Nepos

Chambers's Encyclopaedia, Volume 7: Maltebrun to Pearson, p. 437

Nepos, CORNELIUS, a Roman historical writer, was a native of Pavia, as Mommsen thinks, of Hostilia (now Ostiglia), as its citizens believed they proved by erecting a statue in 1868. He was the contemporary and friend of Cicero, Atticus, and Catullus, and was probably still alive in 25 or 24 B.C. The ancients ascribed to him the following works: Chronica, Exemplorum Libri, Lives of Cato and Cicero, and De Viris Illustribus. The last is supposed to have consisted of sixteen books, but only twenty-five brief biographies of warriors and statesmen, mostly Greeks, have survived.
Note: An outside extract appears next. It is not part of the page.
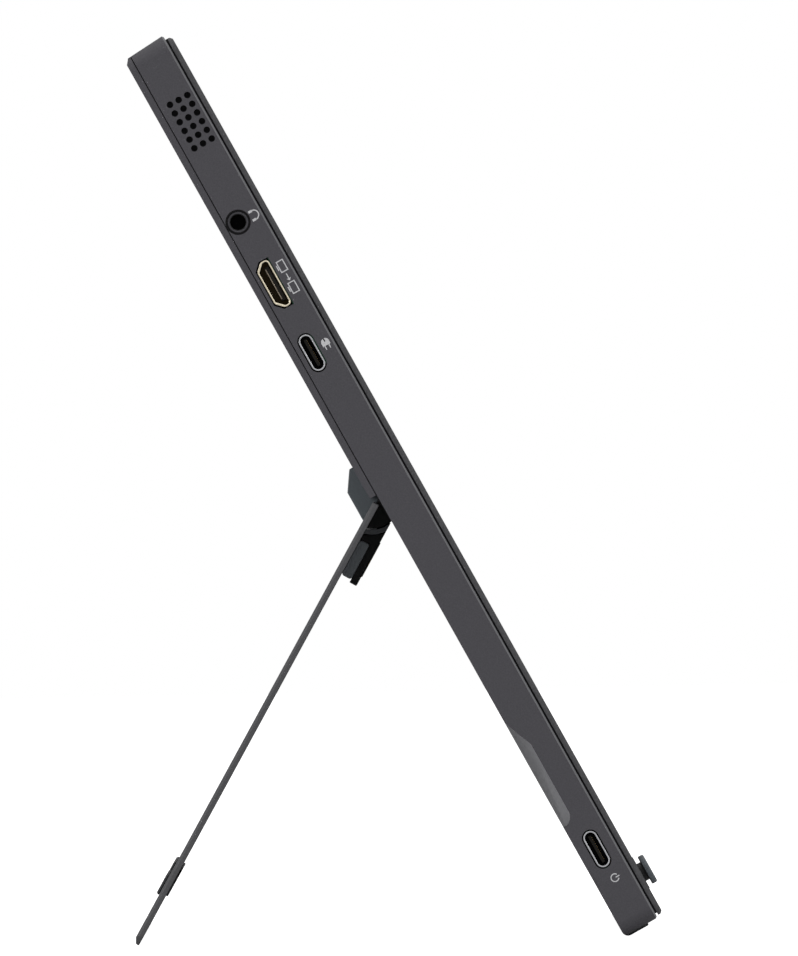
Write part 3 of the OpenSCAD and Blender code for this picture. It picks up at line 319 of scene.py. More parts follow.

These biographies are untrustworthy as history, but are written in a clear and elegant style, although affected archaisms and enthusiastic mannerisms are not unfrequent. Until the middle of the 16th century they were generally ascribed to Æmilius Probus (4th century); but in 1569 the famous Dionysius Lambinus claimed them as part of the lost work of Cornelius Nepos. Other good editions are those of Cellarius (1689) and, in modern days, Nipperdey (2d ed. 1879). See Freudentberg, Questiones historicae in C. Nepotis vitas (1839).